Alyssa Bisanz has not only marched to a different drumbeat all her life, she has created her own drum corps.

As a 12-year-old discouraged by not being old enough to volunteer at a hospital, she started her own volunteer organization and nurtured it into a still-thriving group.

At 15, touched by the tragedy of Hurricane Katrina, she used her birthday cash to compile disaster preparedness information kits for 500 neighbors.

Now 20, the ASU junior’s remarkable commitment to action has helped her win a Truman Scholarship, the nation’s highest undergraduate leadership award. The $30,000 award is given to about 65 college juniors each year who show outstanding leadership potential, intellectual ability and the likelihood of “making a difference” in a career in public service.

A political science major, Bisanz said she hopes to use the award to attend a joint law degree and social work master’s program at Columbia, New York University, Fordham or UC Berkeley.
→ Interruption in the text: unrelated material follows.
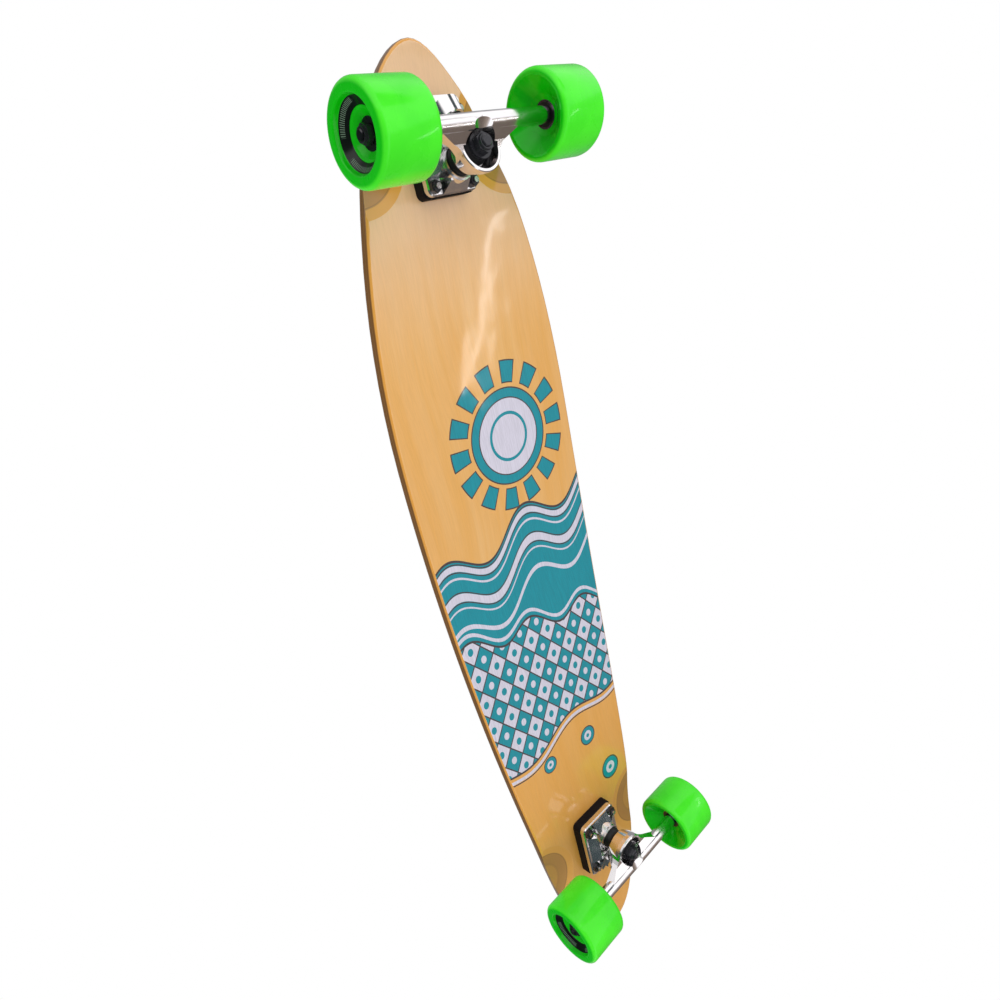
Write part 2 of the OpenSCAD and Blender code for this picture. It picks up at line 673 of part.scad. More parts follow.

As a student of Hispanic descent, she wants to return to Arizona to address the dismal high school drop-out problem, particularly among minorities. 

“I am concerned that more than half of minority youth do not graduate,” Bisanz said. “For me, this is more than a statistic. It characterizes the people I love the most, my family. While I’ll be the second in my mother’s family to receive a college degree, I am first and foremost a role model for my young brother and 11 cousins.”

Bisanz’s route to public service started when she was in elementary school, gathering magazines from her neighbors and taking them to a local hospital. At 12, she was still too young to be a hospital volunteer. But one February, when she saw a young girl being wheeled into the hospital’s pediatric wing, she swung into action.

She made valentines for her and dozens of other patients, and soon the compassionate youngster recruited other students to help. The effort blossomed when she founded STARS, Students Taking Action and Responsibility through Service.

The organization has an active club at Poston Junior High, and various projects are carried out each year at several local schools. Bisanz thinks community service is a key to getting young students more committed to their education and less likely to drop out.

“STARS is a part of me – it’s one of the cornerstones of my life,” she said. “After graduation, I’d like to professionalize and expand it, as a coalition of leading experts on education policy issues affecting Arizona’s youth.”

Ever a dynamo of volunteer activity, Bisanz logged over 900 hours at the Phoenix Zoo while she was at Dobson High School. A varsity tennis player and honors student, she was on the Governor’s Youth Commission, student chair of the Mesa Service Learning Board and Impact Steering Committee and on the board of directors of the national America’s Promise Alliance.

While at ASU she’s begun grant-writing for national non-profit groups. She’s also been a Capitol Scholar, held a dual internship with the College Savings Foundation and State Farm, and been a member of the State Farm Youth Advisory Board. She is enrolled in Barrett, the Honors College and in the College of Liberal Arts and Sciences.

“Perhaps Alyssa’s most distinguishing characteristic is her passion for being an advocate for those causes she believes in,” said Eileen Brill Wagner, non-profit leader who mentored her in the Valley Teen Leadership program. “To be honest, I can’t imagine her choosing any other career but public service. It’s what she was born to do.”

ASU has had 16 Truman Scholars in the past 19 years – one of the best records of any public university. This year The Harry S. Truman Scholarship Foundation selected 60 students among 576 applications from 245 colleges and universities. They will receive their awards in a special ceremony at the Truman Library in Independence, Mo., on May 30.